Tracking Students' Unseen Status in the Virtual Classroom: A Systematic Review
DOI:
https://doi.org/10.3126/ej.v5i1.95837Keywords:
virtual classrooms, unseen learners, student engagement detection multimodal approach, low-resources education contextAbstract
Online learning has broadened learning opportunities but also brought with it a number of challenges to authentic student learning. A significant issue is that of the "invisible learner", the one who is attending the class but is not easy to evaluate in regard to attention and participation. This review presents an overview of world literature to identify the phenomenon of ‘unseen students’, to discuss methods for tracking engagement in low-resource settings and to explore technological solutions for engagement detection.
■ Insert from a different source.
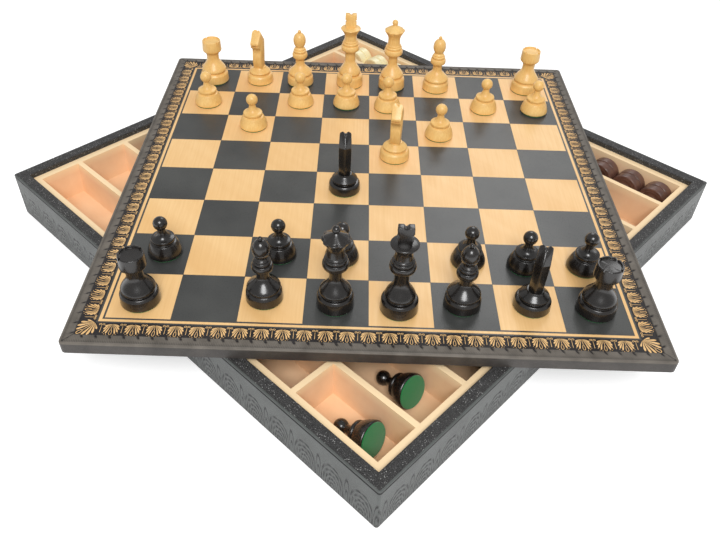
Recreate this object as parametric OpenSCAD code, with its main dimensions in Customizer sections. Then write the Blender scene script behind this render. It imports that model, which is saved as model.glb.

This study followed the PRISMA framework, where 150 studies were first identified, followed by 15 studies that were included in the final study. The results suggest that the more sophisticated engagement detection models (CNN and LSTM) that use visual information are highly accurate. Stability, on the other hand, is a continuing problem with the internet, power, and limited device access to today's invisible learners. The review also finds that a combined monitoring method is necessary, which combines deep learning, lightweight recognition technique approaches and multimodal analytics. However, ethical and pedagogical principles need to inform the implementation of such systems to ensure that monitoring benefits educational quality and inclusivity.